> JOB
Exactly repeat the lines starting at the one that holds "Model this object" and ending at the one that holds "two card tags.". Both end lines count; leave out everything else.

> DATA RECORDS
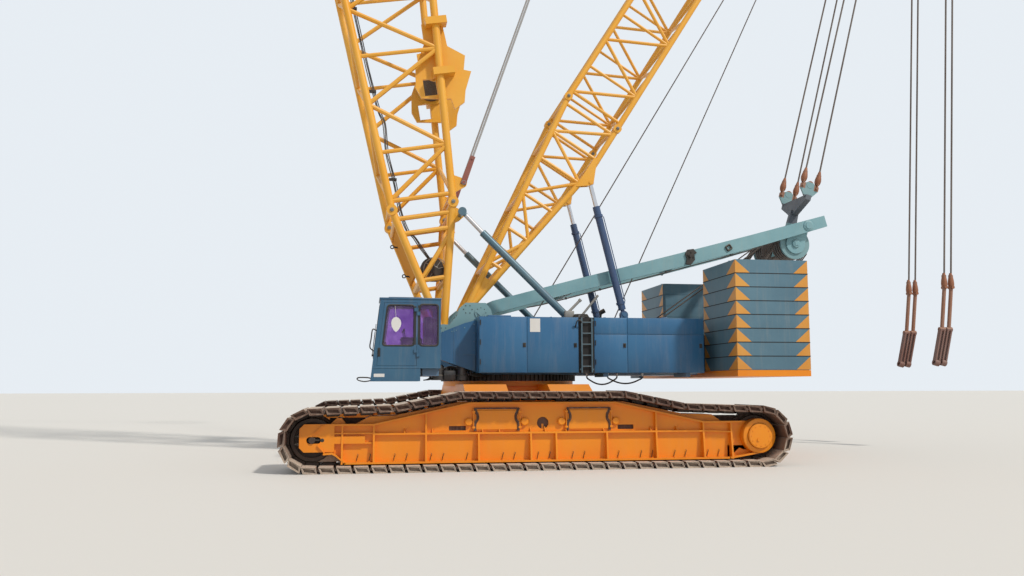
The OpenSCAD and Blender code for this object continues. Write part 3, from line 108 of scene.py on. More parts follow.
world = bpy.data.worlds.new("pale_sky")
bpy.context.scene.world = world
world.use_nodes = True
sky_tree = world.node_tree
background = sky_tree.nodes["Background"]
light_path = sky_tree.nodes.new("ShaderNodeLightPath")
seen_or_shiny = sky_tree.nodes.new("ShaderNodeMath")
seen_or_shiny.operation = "MAXIMUM"
through_glass = sky_tree.nodes.new("ShaderNodeMath")
through_glass.operation = "MAXIMUM"
strength = sky_tree.nodes.new("ShaderNodeMapRange")
strength.inputs["To Min"].default_value = SKY_LIGHT
strength.inputs["To Max"].default_value = 1.0
background.inputs["Color"].default_value = (*SKY_SEEN, 1.0)
sky_tree.links.new(light_path.outputs["Is Camera Ray"], seen_or_shiny.inputs[0])
sky_tree.links.new(light_path.outputs["Is Glossy Ray"], seen_or_shiny.inputs[1])
sky_tree.links.new(seen_or_shiny.outputs[0], through_glass.inputs[0])
sky_tree.links.new(light_path.outputs["Is Transmission Ray"], through_glass.inputs[1])
sky_tree.links.new(through_glass.outputs[0], strength.inputs["Value"])
sky_tree.links.new(strength.outputs["Result"], background.inputs["Strength"])

# %% Sun
SUN_FROM = Vector((0.55, -0.62, 0.86))

sun_data = bpy.data.lights.new("soft_sun", "SUN")
sun_data.energy = 2.3
sun_data.angle = math.radians(4.0)
sun_data.color = (1.0, 0.96, 0.90)
sun = bpy.data.objects.new("soft_sun", sun_data)
sun.rotation_mode = "QUATERNION"
sun.rotation_quaternion = SUN_FROM.to_track_quat("Z", "Y")
bpy.context.scene.collection.objects.link(sun)

# %% [markdown]
# ## How a weathered surface is made
# Almost every surface of this crane is paint that has faded in patches, run in streaks below its edges,
# gathered dust on what faces up, and broken into rust here and there. Those four effects are shared, so
# they are one node group with named inputs. Each paint then gives it its own colours and amounts.

# %% A small helper for node groups
def new_group(name, inputs, outputs):
    group = bpy.data.node_groups.new(name, "ShaderNodeTree")
    for label, kind, value in inputs:
        socket = group.interface.new_socket(label, in_out="INPUT", socket_type=kind)
        socket.default_value = value
    for label, kind in outputs:
        group.interface.new_socket(label, in_out="OUTPUT", socket_type=kind)
    return group, group.nodes.new("NodeGroupInput"), group.nodes.new("NodeGroupOutput")


def noise(tree, vector, scale, detail=4.0, roughness=0.6):
    node = tree.nodes.new("ShaderNodeTexNoise")
    node.inputs["Scale"].default_value = scale
    node.inputs["Detail"].default_value = detail
    node.inputs["Roughness"].default_value = roughness
    tree.links.new(vector, node.inputs["Vector"])
    return node.outputs["Fac"]


def remap(tree, value, low, high, to_low=0.0, to_high=1.0):
    node = tree.nodes.new("ShaderNodeMapRange")
    node.inputs["From Min"].default_value = low
    node.inputs["From Max"].default_value = high
    node.inputs["To Min"].default_value = to_low
    node.inputs["To Max"].default_value = to_high
    tree.links.new(value, node.inputs["Value"])
    return node.outputs["Result"]


def maths(tree, operation, a, b):
    node = tree.nodes.new("ShaderNodeMath")
    node.operation = operation
    for socket, value in ((node.inputs[0], a), (node.inputs[1], b)):
        if isinstance(value, (int, float)):
            socket.default_value = value
        else:
            tree.links.new(value, socket)
    return node.outputs[0]


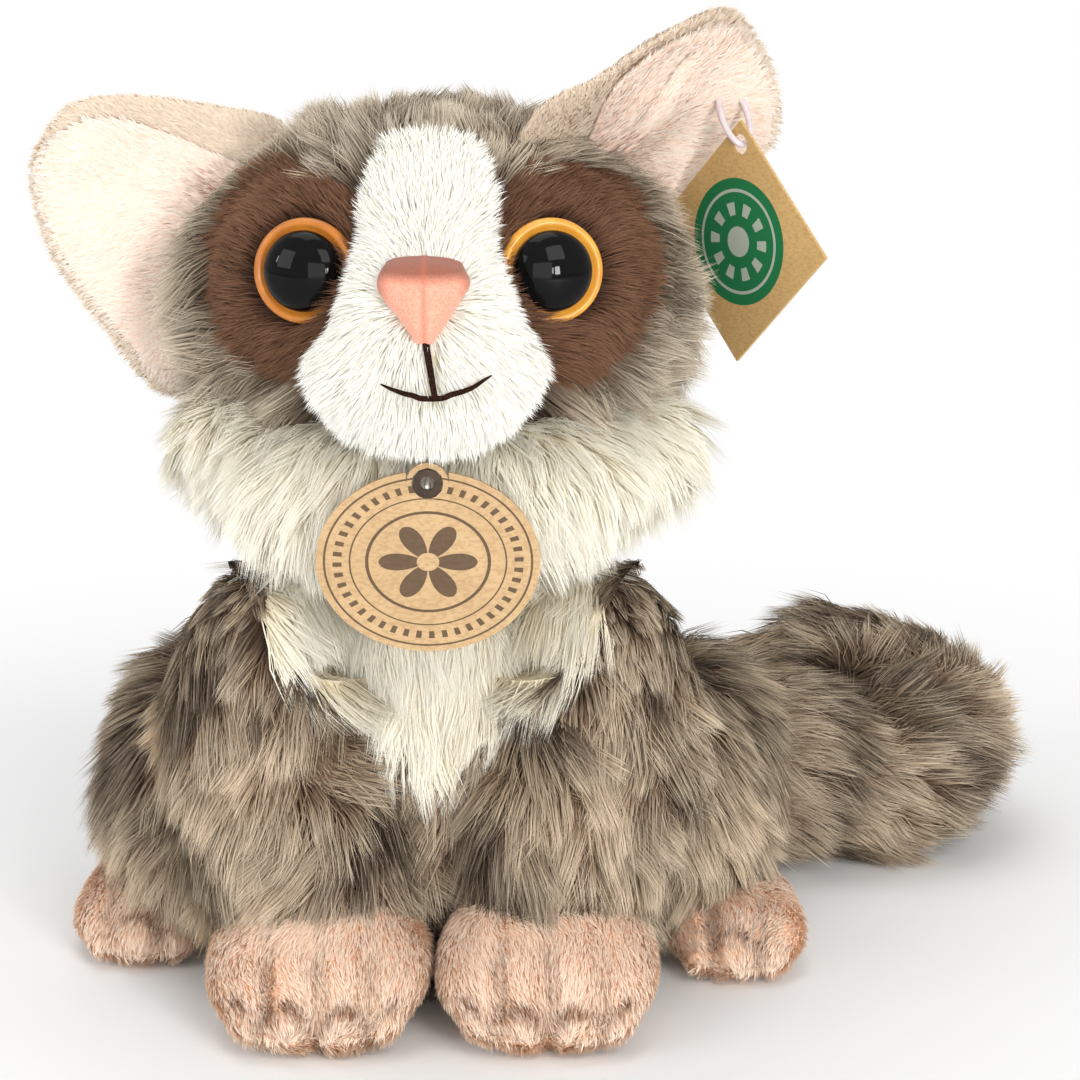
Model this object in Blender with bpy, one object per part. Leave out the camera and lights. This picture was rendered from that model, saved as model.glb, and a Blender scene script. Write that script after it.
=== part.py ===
"""A seated plush animal: fur covers over fibre filling, safety eyes, cupped ears, a curled tail and two card tags.

Metres, +Z up. The animal faces -Y, its own left is +X, and the origin is the middle of the flat seat.
Each cover's outer surface is the mean surface of its pile.
"""

import math
from functools import partial

import bmesh
import bpy
from mathutils import Matrix, Vector
from mathutils.bvhtree import BVHTree

# Fits
GAP = 0.0003  # play between pieces that touch
FILLING_PLAY = 0.0006  # between a filling and the cover round it
EAR_PLAY = 0.0008  # between an ear's root and the head, so that the ear can fold
LIMB_PLAY = 0.0018  # between the body and a limb that swings beside it
FLOOR_CUT = 0.0005  # depth of the flat where a form rests on the floor
PILE_WALL = 0.003  # fabric backing and packed pile, as one wall

# Torso
TORSO_HALF_WIDTH = 0.044
TORSO_HALF_DEPTH = 0.034
TORSO_HEIGHT = 0.098
NECK_LEAN = 0.006  # how far the neck stands forward of the seat's middle
NECK_RADIUS = 0.012
NECK_PLUG_LENGTH = 0.020
NECK_FACETS = 32
PELLET_LEVEL = 0.020
BIB_HALF_WIDTH = 0.0280
BIB_LENGTH = 0.052  # from the torso's top to its point
BIB_BEND = 0.70  # share of the length from its point up to its straight sides
# share of the height, of the half width and of the half depth
TORSO_PROFILE = (
    (0.00, 0.74, 0.72),
    (0.05, 0.92, 0.90),
    (0.22, 1.00, 1.00),
    (0.46, 0.93, 0.95),
    (0.66, 0.74, 0.84),
    (0.82, 0.55, 0.66),
    (0.93, 0.36, 0.44),
)

# Head
HEAD_HALF_WIDTH = 0.047
HEAD_HALF_DEPTH = 0.040
HEAD_HALF_HEIGHT = 0.037  # also the radius of the ball end that turns in the neck seat
HEAD_SINK = 0.011  # how deep the head sits in the top of the torso
SEAT_CONE = math.radians(36)  # the head is a true ball this far round its lowest point
BLEND_CONE = math.radians(58)
HEAD_CENTRE = Vector((0, -NECK_LEAN, TORSO_HEIGHT - HEAD_SINK + HEAD_HALF_HEIGHT))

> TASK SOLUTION
Model this object in Blender with bpy, one object per part. Leave out the camera and lights. This picture was rendered from that model, saved as model.glb, and a Blender scene script. Write that script after it.
=== part.py ===
"""A seated plush animal: fur covers over fibre filling, safety eyes, cupped ears, a curled tail and two card tags.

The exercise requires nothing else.